Pada dasarnya, Teori Critical Line menghadirkan garis batas dimana banjir bandang berpotensi untuk terjadi atau tidak. Variabel pemicu banjir yang digunakan sebagai patokan antara lain curah hujan jangka pendek, akumulasi curah hujan, kelembaban tanah, dan sebagainya. Apa bila bersarnya nilai variabel pemicu melebihi garis batas (critical line) maka dapat diramalkan bahwa banjir bandang berpotensi besar untuk terjadi.

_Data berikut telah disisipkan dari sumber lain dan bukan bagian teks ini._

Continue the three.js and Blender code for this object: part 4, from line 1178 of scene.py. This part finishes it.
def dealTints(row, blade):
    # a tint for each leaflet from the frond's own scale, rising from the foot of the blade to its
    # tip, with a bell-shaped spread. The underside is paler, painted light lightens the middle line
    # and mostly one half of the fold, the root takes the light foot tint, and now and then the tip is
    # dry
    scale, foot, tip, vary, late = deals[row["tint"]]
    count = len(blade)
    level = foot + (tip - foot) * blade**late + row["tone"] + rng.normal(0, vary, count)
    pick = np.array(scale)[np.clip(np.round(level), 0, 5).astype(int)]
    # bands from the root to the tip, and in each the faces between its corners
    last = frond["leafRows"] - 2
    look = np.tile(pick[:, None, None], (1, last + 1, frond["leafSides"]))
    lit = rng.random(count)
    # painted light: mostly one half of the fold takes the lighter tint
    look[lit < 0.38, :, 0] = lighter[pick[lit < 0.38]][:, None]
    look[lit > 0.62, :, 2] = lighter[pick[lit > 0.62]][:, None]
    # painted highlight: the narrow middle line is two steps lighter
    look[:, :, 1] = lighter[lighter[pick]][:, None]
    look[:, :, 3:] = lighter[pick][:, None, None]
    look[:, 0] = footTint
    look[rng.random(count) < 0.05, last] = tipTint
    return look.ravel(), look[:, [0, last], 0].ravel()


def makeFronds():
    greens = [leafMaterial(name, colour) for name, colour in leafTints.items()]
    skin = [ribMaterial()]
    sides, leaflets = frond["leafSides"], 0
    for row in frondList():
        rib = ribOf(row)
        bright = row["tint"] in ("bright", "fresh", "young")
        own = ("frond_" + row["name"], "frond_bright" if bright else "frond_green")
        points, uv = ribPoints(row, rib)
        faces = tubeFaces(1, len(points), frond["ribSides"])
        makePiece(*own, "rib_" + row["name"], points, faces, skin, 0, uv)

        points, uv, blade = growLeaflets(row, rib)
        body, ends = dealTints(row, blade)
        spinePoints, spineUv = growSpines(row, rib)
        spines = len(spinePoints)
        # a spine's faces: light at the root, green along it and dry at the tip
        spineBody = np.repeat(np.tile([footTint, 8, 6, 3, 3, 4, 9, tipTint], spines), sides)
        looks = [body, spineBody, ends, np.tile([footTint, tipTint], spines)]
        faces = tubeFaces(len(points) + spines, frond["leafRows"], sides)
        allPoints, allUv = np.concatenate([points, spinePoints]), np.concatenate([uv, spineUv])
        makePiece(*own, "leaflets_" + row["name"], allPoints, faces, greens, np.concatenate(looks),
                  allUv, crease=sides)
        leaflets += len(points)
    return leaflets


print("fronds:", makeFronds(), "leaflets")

Pada kesempatan kali ini, secara khusus dan singkat akan dibahas mengenai penggunaan metode RBFN untuk membuat critical line banjir bandang. Terutama untuk memberikan pandangan terkait pengembangan metode tersebut. Pertanyaan-pertanyaan tersebut antara lain:
1. Apakah Critical Line dapat dibuat hanya dengan menggunakan data hujan, tanpa memperhitungkan apakah hujan tersebut memicu banjir atau tidak?
Jawab:
Hal tersebut bisa dilakukan. Namun demikian, diperlukan uji langsung di lapangan/ di laboratorium untuk menjelaskan hubungan antara hujan dengan inisiasi banjir bandang. Pan (2018) menginisiasi teori tersebut pada kasus Wenchuan, China. Hubungan antara hujan kritis yang menginisiasi banjir dipelajari dengan mengamati pola inisiasi banjir bandang di sungai asli di lembah Guojuanyan, Wenchuan, China, dimana ada beberapa riwayat kejadian banjir debris di lokasi tersebut. Hasil tersebut kemudian dibandingkan dengan Critical Line yang dihasilkan dari pemodelan lainnya sebagai bentuk validasi.

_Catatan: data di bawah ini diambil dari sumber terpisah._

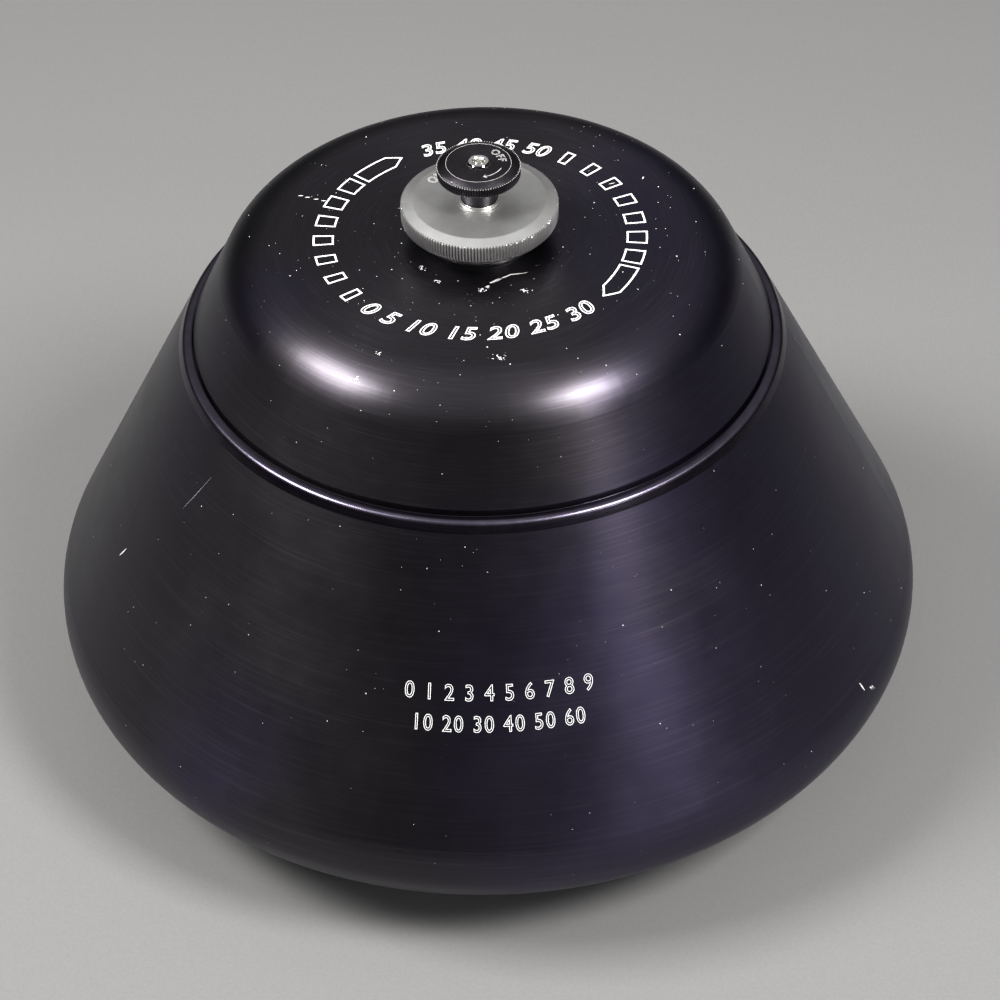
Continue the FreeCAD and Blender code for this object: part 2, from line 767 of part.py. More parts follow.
def make_stem_clip():
    """Clip that rides in the stem's groove and keeps the screw in the knob."""
    bore = dim.stem_groove_radius + dim.running_clearance
    top = dim.stem_clip_height + dim.stem_clip_thickness
    return ring("stem_clip", bore, dim.stem_clip_radius, dim.stem_clip_height, top)


def make_lock_stem():
    """Black sleeve between the small knob and the lid knob."""
    groove_bottom = dim.stem_clip_height - dim.running_clearance
    groove_top = dim.stem_clip_height + dim.stem_clip_thickness + dim.running_clearance
    return turned("lock_stem", [
        (dim.lock_screw_radius, dim.stem_bottom_height),
        (dim.stem_radius, dim.stem_bottom_height),
        (dim.stem_radius, groove_bottom),
        (dim.stem_groove_radius, groove_bottom),
        (dim.stem_groove_radius, groove_top),
        (dim.stem_radius, groove_top),
        (dim.stem_radius, dim.lock_knob_bottom_height),
        (dim.lock_screw_radius, dim.lock_knob_bottom_height),
    ])


def make_lock_knob():
    """Small black knob with a knurled edge and a bevelled top."""
    return turned("lock_knob", [
        (dim.lock_screw_radius, dim.lock_knob_bottom_height),
        (dim.lock_knob_radius, dim.lock_knob_bottom_height),
        (dim.lock_knob_radius, dim.lock_knob_edge_height),
        (dim.lock_knob_top_radius, dim.lock_knob_top_height),
        (dim.lock_screw_radius, dim.lock_knob_top_height),
    ])


def hexagon(radius):
    """The corners of a hexagon about the axis, its first corner on +X."""
    half_height = radius * math.sqrt(0.75)
    half_side = radius * 0.5
    return [
        (radius, 0), (half_side, half_height), (half_side * -1, half_height),
        (radius * -1, 0), (half_side * -1, half_height * -1), (half_side, half_height * -1),
    ]


def make_lock_screw():
    """Long steel screw: threaded tip for the spindle, plain shank, and a hexagonal end."""
    chamfer = dim.lock_screw_radius - dim.lock_screw_tip_radius
    body = turned("lock_screw", [
        (0, dim.lock_screw_tip_height),
        (dim.lock_screw_tip_radius, dim.lock_screw_tip_height),
        (dim.lock_screw_radius, dim.lock_screw_tip_height + chamfer),
        (dim.lock_screw_radius, dim.lock_screw_shoulder_height),
        (0, dim.lock_screw_shoulder_height),
    ])
    end = new_sketch(body, "XY_Plane", "hexagon")
    raise_sketch(end, dim.lock_screw_shoulder_height)
    draw_outline(end, hexagon(dim.lock_screw_hex_radius))
    extrude(body, end, dim.lock_screw_top_height - dim.lock_screw_shoulder_height, "Pad")
    centre = new_sketch(body, "XY_Plane", "centre_hole")
    raise_sketch(centre, dim.lock_screw_top_height)
    draw_circle(centre, (0, 0), dim.lock_screw_centre_radius)
    depth = dim.lock_screw_centre_depth
    cut_volume(body, lambda: extrude(body, centre, depth, "Pocket"))
    return body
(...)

2. Apakah Critical Line yang menggunakan variable pemicu berupa kelembapan tanah (soil water content) memungkinkan untuk diterapkan di Indonesia saat ini?
Jawab:
Saat ini, metode tersebut belum bisa dilakukan untuk skala aplikasi walaupun untuk skala riset sangatlah memungkinkan. Hal ini dikarenakan belum semua daerah di Indonesia memiliki sistem monitoring kelembapan tanah di area sumber banjir bandang. Pada beberapa lokasi, bahkan data hujan dalam durasi jam-jaman yang terstruktur dan tervalidasi pun sulit ditemukan (Wisoyo and Putra, 2017; Vernimmen et al., 2012). Data hujan dan kelembapan tanah sangat penting untuk kalibrasi model, dimana kelembapan tanah secara spasial biasanya dihasilkan dari pemodelan hidrologi di daerah sumber banjir bandang. Hal ini sangat berbeda dengan kondisi di Jepang atau di beberapa negara maju lainnya, dimana telah tersedia sistem monitoring hidrologi pada daerah sumber banjir bandang (Ebel et al, 2015; Napolitano et al., 2016; Osanai et al, 2010).
Sebagai kesimpulan, penggunaan teori Critical Line untuk peramalan banjir bandang sangat berpotensi diterapkan di daerah yang memiliki catatan kejadian banjir bandang yang terstruktur dan teratur. Pencatatan kejadian banjir bandang sangat vital untuk pemutakhiran model peringatan dini termasuk akurasi ramalan yang dihasilkan oleh model tersebut. Pemerintah perlu mengembangkan mekanisme pencatatan kejadian banjir bandang sebagai langkah aktif dalam upaya mitigasi bencana.